Shot 18: Herschel and Evelyn are checking on the condition of the pirate. Herschel: “How’s he doing?” Evelyn (patting the top of the pirate’s head): “Good. He’s going to be fine now.”
Steve: I am deliberately coming in tight on the crabs because I don’t want to show what is happening with the pirate. Since the crabs are oblivious to the danger they have foisted onto the pirate, I want the audience to be following the story through their eyes.
Shot 19: Herschel: “Oh, he looks much happier under the water.”

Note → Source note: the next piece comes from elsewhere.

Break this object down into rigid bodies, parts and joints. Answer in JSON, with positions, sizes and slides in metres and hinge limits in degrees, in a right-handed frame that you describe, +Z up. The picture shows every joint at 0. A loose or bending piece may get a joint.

Steve: This is the visual payoff of the joke of the crabs thinking that all is well when, in fact, the pirate is drowning. In order to emphasize the comedy, I have chosen to shoot this action under water where I can show a fish looking at the action as the crabs speak nonchalantly above the waterline. Since this is a visual gag, I don’t need to show the characters speaking. Consequently, the fact that the crabs are distorted from the water ripples is fine.
Shot 20: Evelyn: “He sure does.” Herschel: “Building that trench was such a good idea.”
Steve: The story is wrapping up now, so I want to show one last image of the whole disaster. In order to show the entire tableau, I am pulling back with the camera and shooting it wide and as a slight downshot. The camera here is an objective one, just recording the events for the audience as they happen.
Shot 21: Herschel: “You’re a genius.” Evelyn: “We did a good thing.”
Steve: I wanted this to be a beauty shot, so I have chosen to shoot into the setting sun. I want to contrast the serenity of the crab’s situation with the ironic fate of the drowned pirate.